Stated goal
Extract precisely the lines of the entries below, from the first line through the line containing "FOOT_ZONE = [(x, y)".

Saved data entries
###

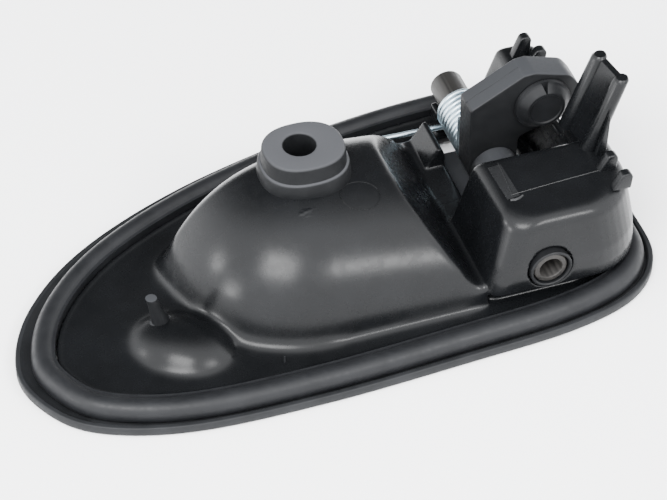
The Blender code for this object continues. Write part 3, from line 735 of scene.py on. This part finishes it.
def window_loop(z, count):
    """Edge of the opening in the tray, under the cup and the hinge."""
    foot = foot_points(-0.8)
    far = CUP_CROWN_Y + CUP_FAR - 0.4
    corners = [(CUP_END_X, foot[0][1]), (CUP_END_X + 3.0, WINDOW_NEAR_Y)]
    corners += [(WINDOW_END_X, WINDOW_NEAR_Y), (WINDOW_END_X, far), (CUP_TAPER_X, far)]
    outline = foot[30::-1] + corners + foot[:30:-1]
    return [(x, y, z) for x, y in resample(outline, count)]


def tray_shape():
    outer = [
        rim_loop(TRAY_OUTER, TRAY_BOTTOM - 0.7, END_SPREAD),
        rim_loop(TRAY_OUTER, TRAY_TOP + 0.6, END_SPREAD),
        rim_loop(TRAY_OUTER + 0.6, TRAY_TOP + 0.5, END_SPREAD),
        rim_loop(TRAY_OUTER + 1.2, TRAY_TOP + 0.2, END_SPREAD),
        rim_loop(TRAY_OUTER + 1.9, TRAY_TOP, END_SPREAD),
    ]
    inner = window_loop(TRAY_TOP, len(outer[0]))
    return hoop([*outer, inner, [(x, y, TRAY_BOTTOM) for x, y, z in inner]])


FOOT_ZONE = [(x, y) for x, y, z in rim_loop(SEAL_INNER + 2.4, 0.0, END_SPREAD)]


def cove_shape():
    """The hollow fillet that sweeps from the tray up into the cup's near side and toe."""
    steps = 9
    upper, lower = [], []
    for k in range(steps + 1):
        out = COVE_R * k / steps
        rise = COVE_R - math.sqrt(max(0.0, COVE_R**2 - (COVE_R - out) ** 2))
        ring = foot_points(out - 1.2)[:COVE_END]
        upper.append([(x, y, TRAY_TOP - 0.1 + rise) for x, y in ring])
        lower.append([(x, y, TRAY_BOTTOM + 0.5) for x, y in ring])
    return wall_between(upper, lower)


def dome(centre, size):
    """Half an ellipsoid standing on the tray, its long axis pointing away from the tip."""
    along, across, height = size
    long_axis, short_axis = Vector((0.80, -0.60)), Vector((0.60, 0.80))
    loops = []
    for k in range(14):
        angle = math.pi / 2 * k / 14
        loop = []
        for i in range(48):
            turn = 2 * math.pi * i / 48
            spot = Vector(centre) + long_axis * along * math.cos(angle) * math.cos(turn)
            spot += short_axis * across * math.cos(angle) * math.sin(turn)
            loop.append((spot.x, spot.y, TRAY_BOTTOM + 0.6 + height * math.sin(angle)))
        loops.append(loop)
    return loft(loops)


def housing_loops(loop_at, top, radius):
    """Loops of a hinge housing with a rounded upper edge."""
    loops = [loop_at(TRAY_BOTTOM + 0.8, 0.0), loop_at(FOOT_TOP - 0.6, 0.0), loop_at(FOOT_TOP + 0.2, 0.0)]
    loops += [loop_at(z, 0.0) for z in (11.0, 15.0, 19.0, 22.0)]
    for i in range(7):
        angle = math.pi / 2 * i / 6
        drop = radius * (1 - math.sin(angle))
        loops.append(loop_at(top - drop, 0.0, radius * (1 - math.cos(angle))))
    return loops


def box_loop(z, shrink, inward=0.0):
    share = max(0.0, (z - 13.0) / (BOX_TOP - 13.0))
    lean = max(0.0, (z - FOOT_TOP) / (BOX_TOP - FOOT_TOP))
    foot = FOOT_STEP if z < FOOT_TOP else 0.0
    grow = shrink + inward
    left = BOX_LEFT_X + lean * (BOX_LEFT_TOP_X - BOX_LEFT_X) + grow
    near = BOX_NEAR_Y + grow + foot + 3.0 * share
    right = BOX_RIGHT_X - grow - 1.6 * foot - 2.0 * share
    far = BOX_FAR_Y - grow
    corners = [(left, near, 4.5 + 3.0 * share - shrink), (right, near, 15.0 - shrink)]
    corners += [(right, far, 1.0), (left, far, 1.0)]
    return [(x, y, z) for x, y in rounded(corners)]


def block_loop(z, shrink, inward=0.0):
    lean = max(0.0, (z - FOOT_TOP) / (BOX_TOP - FOOT_TOP))
    foot = 1.0 if z < FOOT_TOP else 0.0
    grow = shrink + inward
    left = BLOCK_LEFT_X + lean * (BLOCK_LEFT_TOP_X - BLOCK_LEFT_X) + grow
    right = BLOCK_RIGHT_X - grow - 7.5 * foot
    far = BLOCK_FAR_Y - grow - 2.0 * lean - 4.5 * foot
    corner = 1.0 if shrink else 5.0
    corners = [(left, BLOCK_NEAR_Y + grow, 1.0), (right, BLOCK_NEAR_Y + grow, 1.0)]
    corners += [(right, far, corner), (left, far, 1.0)]
    return [(x, y, z) for x, y in rounded(corners)]


def near_box():
    """The hollow hinge box on the near side, with its slots and the bush's bore."""
    obj = plain_object("near_box", loft(housing_loops(box_loop, BOX_TOP, BOX_EDGE_R)))
    hollow = [box_loop(z, WALL) for z in (0.0, FOOT_TOP + 1.8, FOOT_TOP + 2.1, BOX_TOP - WALL)]
    hollow[1] = [(x, y, FOOT_TOP + 1.8) for x, y, z in hollow[0]]
    cut(obj, loft(hollow))
    cut(obj, box((BOX_LEFT_X - 2, WINDOW_NEAR_Y, -1.0), (WINDOW_END_X, 0.0, FOOT_TOP - 0.6)))
    for right, top in SLOTS:
        cut(obj, box((SLOT_LEFT_X, BOX_FAR_Y - 5, -1.0), (right, BOX_FAR_Y + 5, top)))
    bore = [(BOX_NEAR_Y - 5, BUSH_R), (BOX_NEAR_Y + 8, BUSH_R)]
    cut(obj, loft(turned(bore, (SHAFT_X, 0.0, SHAFT_Z), "y")))
    return obj


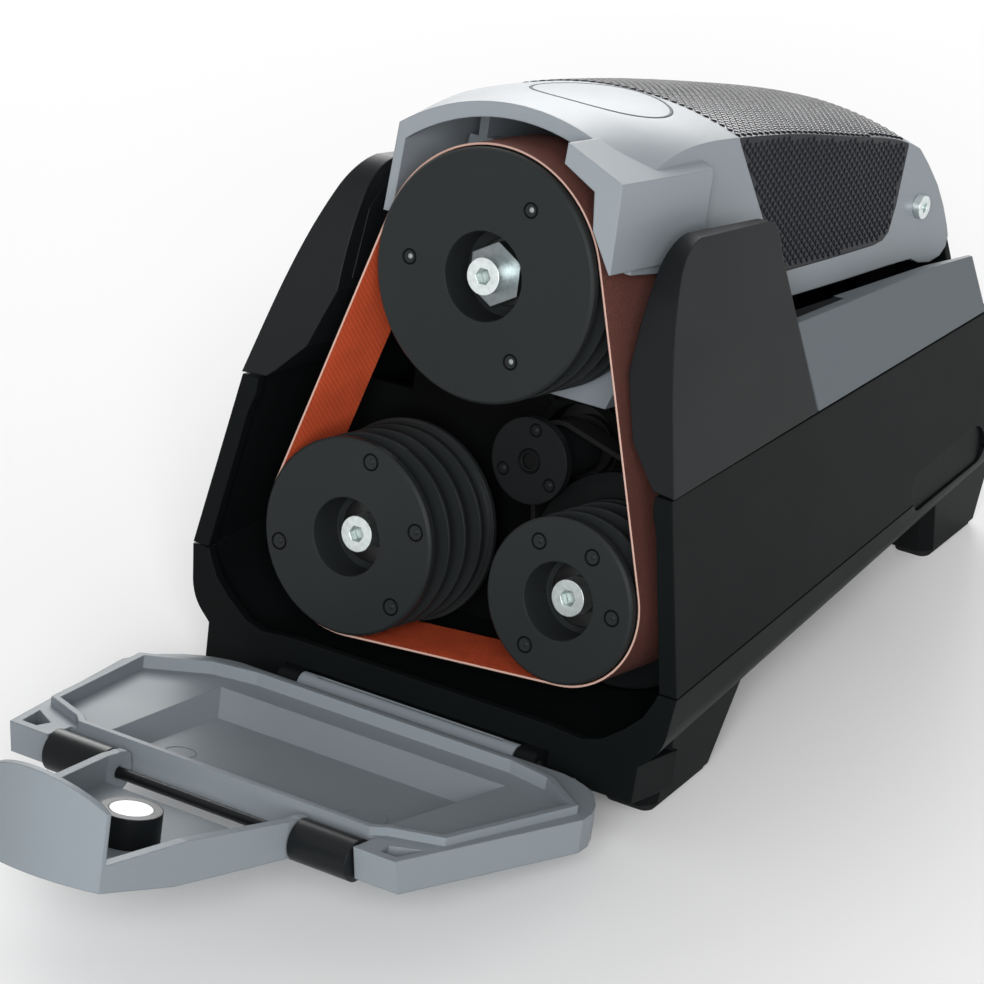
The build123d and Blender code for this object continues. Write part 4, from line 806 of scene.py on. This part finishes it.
# ---------------------------------------------------------------- studio pieces
def floor_material():
    """Pale floor that turns white, to the camera only, away from the object."""
    n = MaterialNodes("studio_floor")
    n.shader.inputs["Roughness"].default_value = FLOOR_ROUGH
    n.shader.inputs["Specular IOR Level"].default_value = DULL
    n.colour(n.noise(*FLOOR_DRIFT), settings().floor_colour, NOISE_SPAN, FLOOR_SHARES)
    reach = n.add("ShaderNodeVectorMath", operation="LENGTH")
    n.link(n.coordinates, reach.inputs[0])
    away = n.between(reach.outputs["Value"], 0.0, FLOOR_WHITE, *WHITE_REACH)
    mix = n.add("ShaderNodeMixShader")
    n.link(n.math("MULTIPLY", n.add("ShaderNodeLightPath").outputs["Is Camera Ray"], away), mix.inputs["Fac"])
    n.link(n.shader.outputs["BSDF"], mix.inputs[1])
    n.link(n.add("ShaderNodeEmission").outputs["Emission"], mix.inputs[2])
    n.link(mix.outputs["Shader"], n.tree.nodes["Material Output"].inputs["Surface"])
    return n.material


def make_floor():
    mesh = bpy.data.meshes.new("floor")
    bm = bmesh.new()
    bmesh.ops.create_grid(bm, x_segments=1, y_segments=1, size=FLOOR_SIZE)
    bm.to_mesh(mesh)
    bm.free()
    floor = bpy.data.objects.new("floor", mesh)
    mesh.materials.append(floor_material())
    bpy.context.scene.collection.objects.link(floor)


def make_world():
    """White surroundings, dimmer as a light than to the camera and in reflections."""
    world = bpy.data.worlds.new("studio")
    bpy.context.scene.world = world
    world.use_nodes = True
    n = Nodes(world.node_tree)
    rays = n.add("ShaderNodeLightPath").outputs
    shine = n.math("MAXIMUM", rays["Is Transmission Ray"], rays["Is Glossy Ray"])
    seen = n.math("MAXIMUM", rays["Is Camera Ray"], shine)
    background = n.tree.nodes["Background"]
    background.inputs["Color"].default_value = (1, 1, 1, 1)
    n.link(n.between(seen, WORLD_LIGHT, WORLD_SEEN), background.inputs["Strength"])


def make_lamp(name, place, size, watts):
    data = bpy.data.lights.new(name, "AREA")
    data.size = size
    data.energy = watts
    light = bpy.data.objects.new(name, data)
    light.location = place
    light.rotation_euler = (Vector(LAMP_AIM) - Vector(place)).to_track_quat("-Z", "Y").to_euler()
    bpy.context.scene.collection.objects.link(light)


def make_camera():
    data = bpy.data.cameras.new("camera")
    data.sensor_width = SENSOR
    data.lens = FOCAL_PIXELS / IMAGE * data.sensor_width
    data.shift_x = -(CENTRE_PIXEL[0] - IMAGE / 2) / IMAGE
    data.shift_y = (CENTRE_PIXEL[1] - IMAGE / 2) / IMAGE
    camera = bpy.data.objects.new("camera", data)
    yaw, pitch = math.radians(CAMERA_YAW), math.radians(CAMERA_PITCH)
    forward = Vector((-math.sin(yaw) * math.cos(pitch), math.cos(yaw) * math.cos(pitch), -math.sin(pitch)))
    x, y, z = CAMERA_PLACE
    camera.location = Vector((x * MM, y * MM + ORIGIN_Y, z * MM))
    camera.rotation_euler = forward.to_track_quat("-Z", "Y").to_euler()
    bpy.context.scene.collection.objects.link(camera)
    bpy.context.scene.camera = camera
    bpy.context.scene.view_settings.view_transform = "Standard"


# ---------------------------------------------------------------- panel and registration
STEPS = (
    SHARPENER_OT_finish_nodes,
    SHARPENER_OT_sanding_belt,
    SHARPENER_OT_grip_studs,
    SHARPENER_OT_mould_marks,
    SHARPENER_OT_emblem_line,
    SHARPENER_OT_rear_rib,
    SHARPENER_OT_socket_shade,
    SHARPENER_OT_stage,
)


class SHARPENER_PT_panel(bpy.types.Panel):
    """Lists the steps that dress the sharpener"""

    bl_idname = "SHARPENER_PT_panel"
    bl_label = "Sharpener"
    bl_space_type = "VIEW_3D"
    bl_region_type = "UI"
    bl_category = "Sharpener"

    def draw(self, context):
        for step in STEPS:
            self.layout.operator(step.bl_idname)


CLASSES = (SharpenerSettings, *STEPS, SHARPENER_PT_panel)


def register():
    for cls in CLASSES:
        bpy.utils.register_class(cls)
    bpy.types.Scene.sharpener = bpy.props.PointerProperty(type=SharpenerSettings)


def unregister():
    del bpy.types.Scene.sharpener
    for cls in reversed(CLASSES):
        bpy.utils.unregister_class(cls)


def main():
    register()
    for step in STEPS:
        group, name = step.bl_idname.split(".")
        getattr(getattr(bpy.ops, group), name)()


if __name__ == "__main__":
    main()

###

The solution
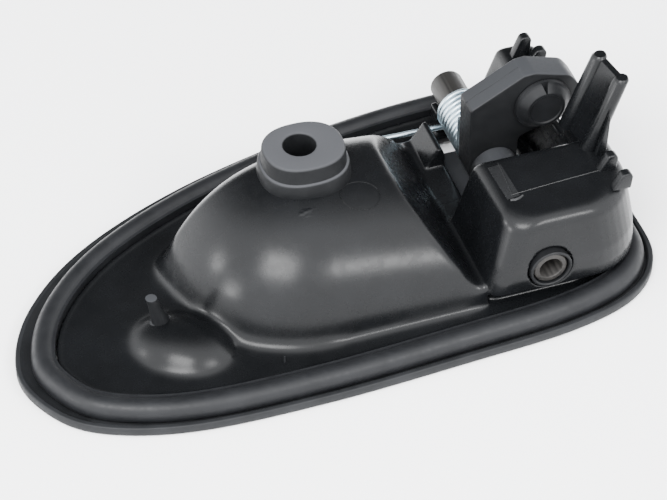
The Blender code for this object continues. Write part 3, from line 735 of scene.py on. This part finishes it.
def window_loop(z, count):
    """Edge of the opening in the tray, under the cup and the hinge."""
    foot = foot_points(-0.8)
    far = CUP_CROWN_Y + CUP_FAR - 0.4
    corners = [(CUP_END_X, foot[0][1]), (CUP_END_X + 3.0, WINDOW_NEAR_Y)]
    corners += [(WINDOW_END_X, WINDOW_NEAR_Y), (WINDOW_END_X, far), (CUP_TAPER_X, far)]
    outline = foot[30::-1] + corners + foot[:30:-1]
    return [(x, y, z) for x, y in resample(outline, count)]


def tray_shape():
    outer = [
        rim_loop(TRAY_OUTER, TRAY_BOTTOM - 0.7, END_SPREAD),
        rim_loop(TRAY_OUTER, TRAY_TOP + 0.6, END_SPREAD),
        rim_loop(TRAY_OUTER + 0.6, TRAY_TOP + 0.5, END_SPREAD),
        rim_loop(TRAY_OUTER + 1.2, TRAY_TOP + 0.2, END_SPREAD),
        rim_loop(TRAY_OUTER + 1.9, TRAY_TOP, END_SPREAD),
    ]
    inner = window_loop(TRAY_TOP, len(outer[0]))
    return hoop([*outer, inner, [(x, y, TRAY_BOTTOM) for x, y, z in inner]])


FOOT_ZONE = [(x, y) for x, y, z in rim_loop(SEAL_INNER + 2.4, 0.0, END_SPREAD)]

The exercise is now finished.